Bullying is a serious issue that is finally getting the attention it needs. I thoroughly believe we ALL have to do our part to tackle bullying–in schools, in workplaces, in our neighborhoods, and in our homes. There is a tremendous documentary that I just saw at a film festival that is being released starting March 30th. I highly encourage you to go see this film, to take your kids, and to have a real and serious talk with your kids and everyone you know. http://thebullyproject.com/
We were so surprised to find out recently that our 10 yr old had been having trouble w/ a bully for months. The school has held the anti-bullying seminars, focused heavily on it with the students – and still our son didn’t say anything, b/c he thought that would only make it worse. It was verbal teasing that was going on constantly – and b/c he hadn’t told anyone, the teacher kept them at the same table all semester. The moment we spoke with her, and she could keep an eye out (as well as switch seats around), the teasing stopped. That kind of bullying is subtle, and opportunistic – and we underestimated the effect of constantly being made fun of…

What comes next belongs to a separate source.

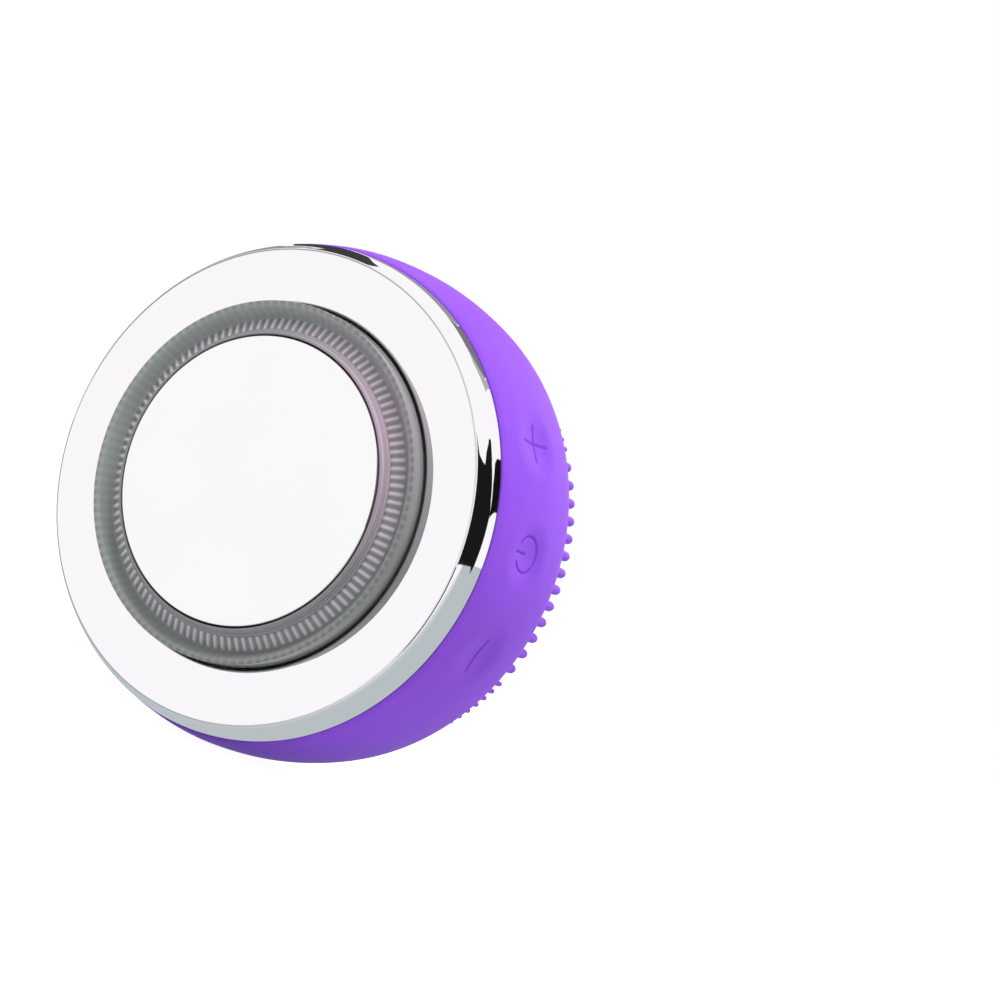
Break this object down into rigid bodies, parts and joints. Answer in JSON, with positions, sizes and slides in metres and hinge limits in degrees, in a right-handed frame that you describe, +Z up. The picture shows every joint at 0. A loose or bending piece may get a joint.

As far as The Letter – oh, my nemesis! We get them every time the President plans to address the school. B/c a few riled parents object, we all get a letter saying we can opt our kids out of assembly. Sometimes they don’t even show the Presidential address – we’re told to look online if we care to show our kids. Maddening! How very educational, right?
Bethany – that is insane!!
My oldest son was beat up on the soccer field by a boy from his class when he was in 7th grade. The coach quickly intervened but it was seriously scary to hear about. The crazy thing is that the bullying occurred at another school, so nothing could be done about it. Thanks for speaking up about this. We need to keep talking so that bullies get their due.
Back in middle school, my cousin who was the same as my age, was beat up by a schoolmate while going down the bus. My aunt brought it up to school administration, had several meetings, and thankfully the boy was expelled. That was years and years ago. Now with all the bullying stories everywhere, somehow, I get worried for my two boys who’s 9 and 7.